The desire to create is in my system
I’ve always envied Katrina’s ability to doodle and draw. And yet, with all the time and money my parents invested in that part of my education, every time I picked up a pencil out popped something a first grader might create.
If you’ve read my post about Zentangle, you know that it’s been almost two years since the desire to doodle overcame me and changed my life. That’s not an exaggeration. Art is powerful.
I’m still no artist, but I do consider myself artistic these days. And the benefits are huge, which leads me to the point of this post.

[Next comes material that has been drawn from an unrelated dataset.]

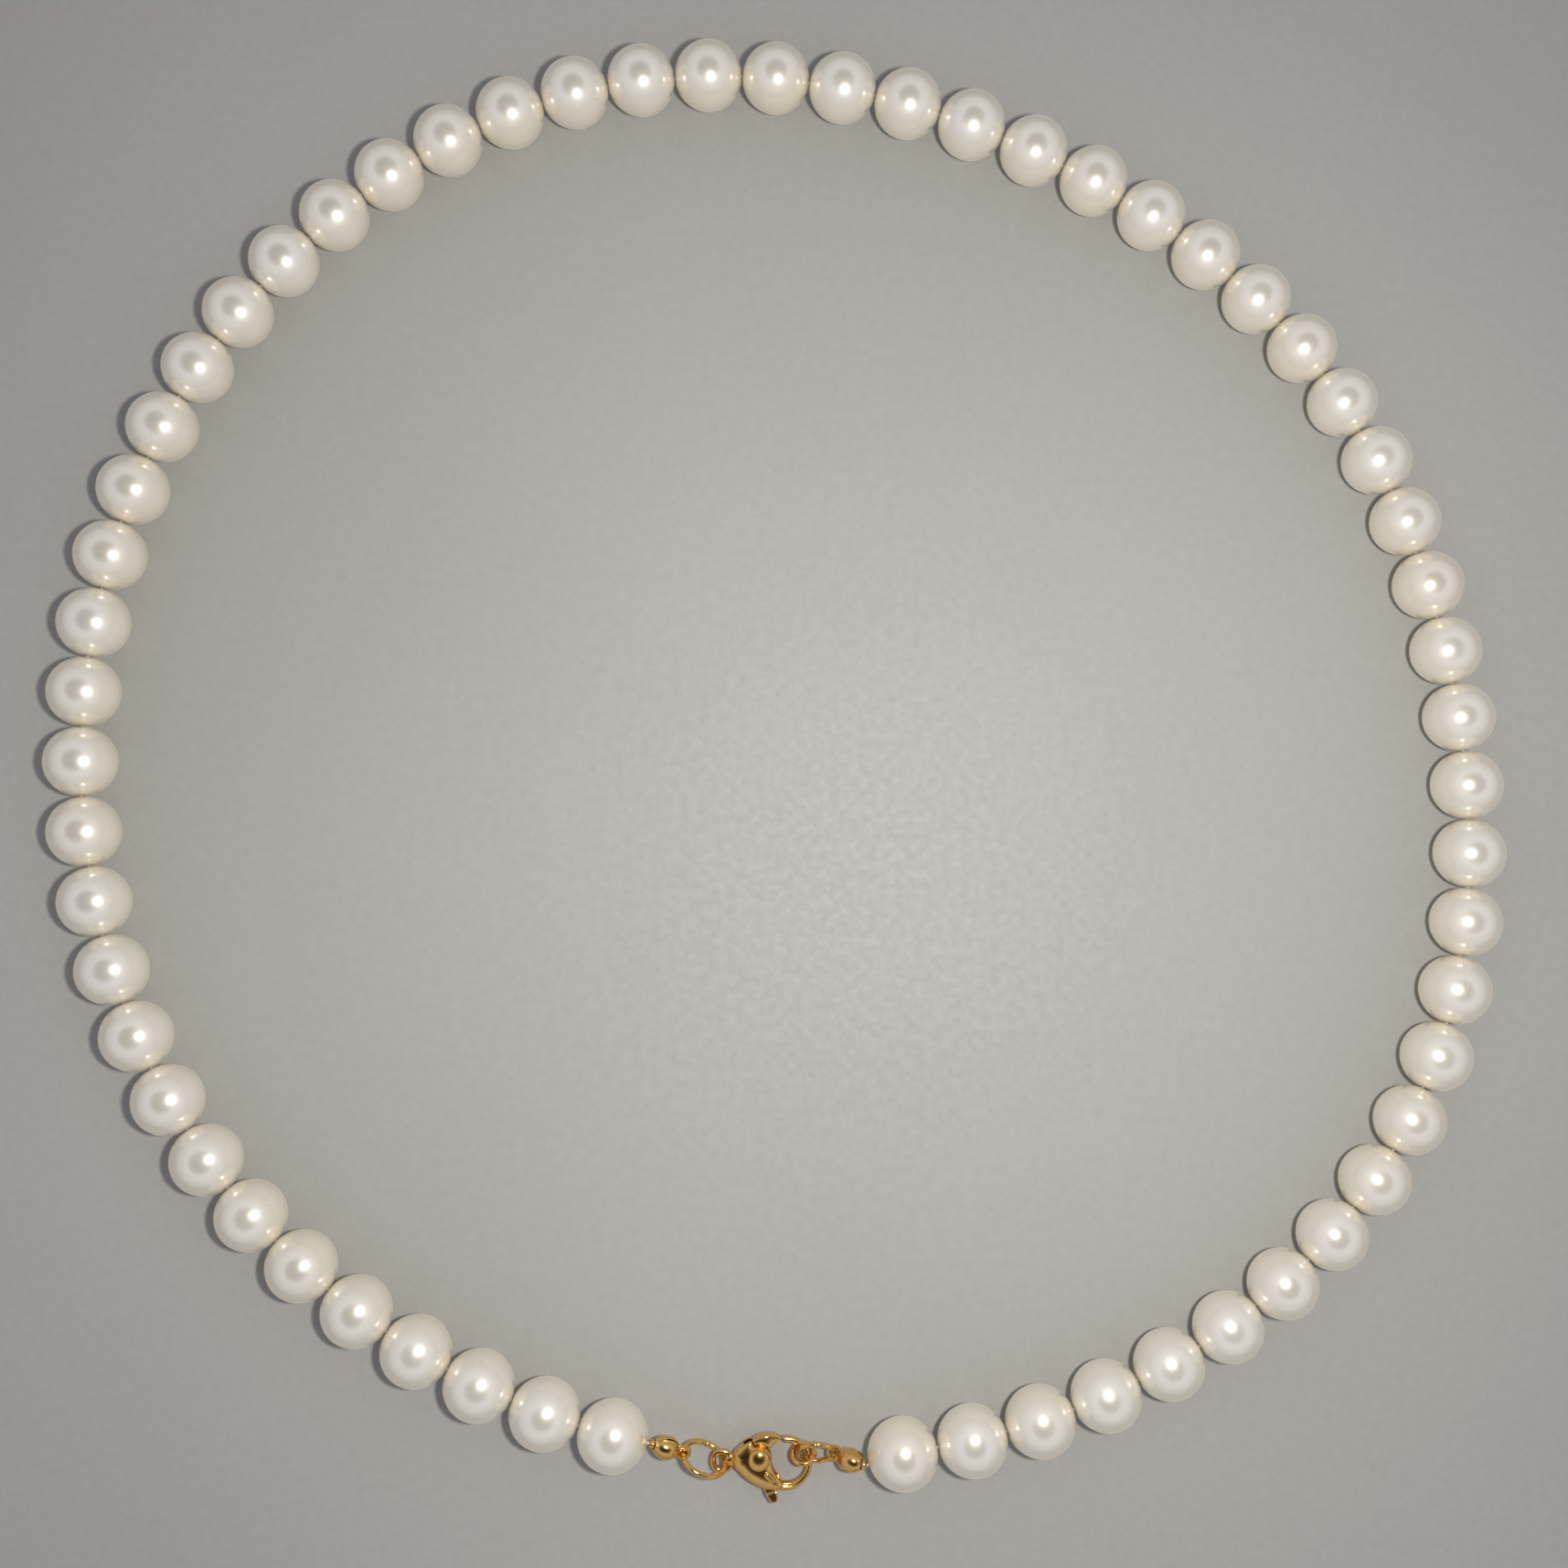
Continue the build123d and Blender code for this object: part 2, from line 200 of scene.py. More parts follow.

Maybe you’re like me, with no innate artistic skill. Even so, here are six reasons I’d suggest giving the visual arts a try:
1. Lowered stress
In my later teen years, I asked Katrina to take me on as a student. She began walking me through a few lessons from the book Drawing on the Right Side of the Brain. I discovered that I, a very time-conscious person, lost all track of time while completing her assignments.
A quick look into the origins of Zentangle reveals that practicing art is similar to meditation, in that it creates a sense of timelessness, well-being, and focus. For those of us who struggle to practice mindfulness, the physical action of drawing simple lines can give us the same benefits.

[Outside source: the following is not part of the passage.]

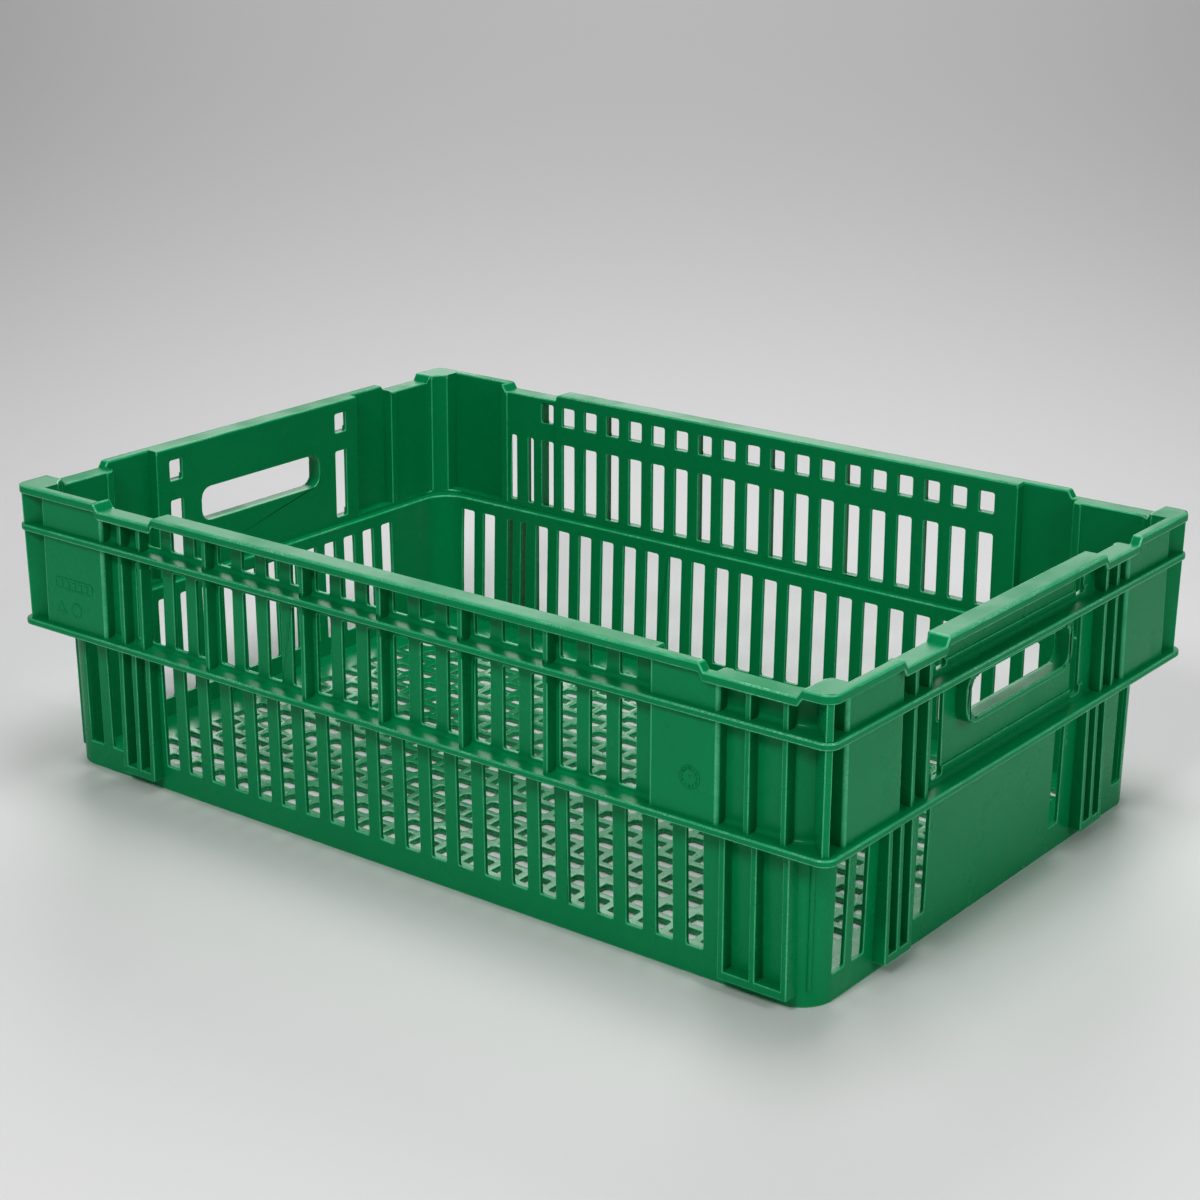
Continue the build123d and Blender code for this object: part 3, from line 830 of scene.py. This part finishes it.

I’ve found that if I take a doodle break when I’m in a stressful situation/day, the tension eases. Because of this, I always keep my favorite pens handy, no matter where I am. Go check the diaper bag—you’ll see I’m telling the truth. 😉
2. Personal sense of pride
Until practicing Zentangle, I had a distinct us/them division in my mind when it came to artists. They were creative; I was not. They were skilled. They were blessed with this gift.
While visual arts aren’t my strength, music is. It’s been years since I’ve composed a new piece, but when I sit down at the piano and play one of my creations, I’m reminded again that I’ve been blessed with a gift. I made that. It feels good.
3. Creativity adds joy
During #FightingFebruary2015 I purposed to create one Zentangle each day. After completing each piece, I washi-taped them to my kitchen wall to enjoy all month long. When I posted a picture of that, my friend Karen shared how art doesn’t just bring joy during the initial creation. Every time you view that piece, you relive a bit of that process and the joy is ongoing. I’ve certainly found this to be true in my case.
Creativity adds joy in little ways, as well. These days my focus is on hand lettering, and while it is still quite juvenile, seeing my creations in my planner brings joy to my day. And sometimes the joy is laughter…like when I focus so much on my pen strokes that I spell “future” f-u-t-r-e. Go, me!
4. Make precious gifts affordably
These days I enjoy creating for others. I’m not entirely certain that anyone beyond my mom wants my art, but it gives me joy (are you seeing a theme?) to create and share it. In my case, I might paint some flowers with a favorite word or create a card. No one is banging down the door for my work, but I know that I’d feel crazy special if someone put that kind of effort into a gift for me.
When the Little Miss arrived last April, my friend Elizabeth (whom I had not yet met) sent a card. She decorated the outside with flowers and creative lettering. I save all the kids’ cards, but that envelope made it into the memory box, as well, and made a huge first-impression of my soon-to-be friend.
5. Social activity to share with others
Paint nights are all the rage these days, at least in my Facebook feed. And they are fun, but you don’t need a studio to get the same result. My sisters and I plan art nights, and everyone brings whatever she wants to work on. Table-shaking laughter occasionally messes up my pen-lines, but then I can see that memory when I look back on my work.
Shaina started a tradition in 2014 of taking all the girls to a pottery-painting studio a few weeks before Christmas. We each create our piece, then she wraps them up and gives them to us at our family celebration.
Art is always a great activity to share with kids. The Little Butt has his paint supplies, “paint pencils” (what do you call watercolor pencils?), crayons, markers, and stamps that he pulls out when it’s time to create. The table gets messy, but it’s also a memory.
6. Increased confidence to try new things
I don’t know where the limiting voices came from, but for years I carried around a mental list of all the things I thought I was incapable of. Art was one of many.
Then I experimented with Zentangle…and found that I could. So I tried my hand at lettering…and saw that it would. Then I tried paint, and watercolor pencils, and the list continues to grow.
Practicing art restored faith in my ability to dream big and do anything. No, I won’t be the best at everything. But those things I’m truly called and equipped for? Those I will do boldly, because I know now that I can.
What are you going to create?
It’s crazy what art can do. Have you given it a try? Can I persuade you to go pick up a pen or a paintbrush or even a crayon? It’s good for your soul.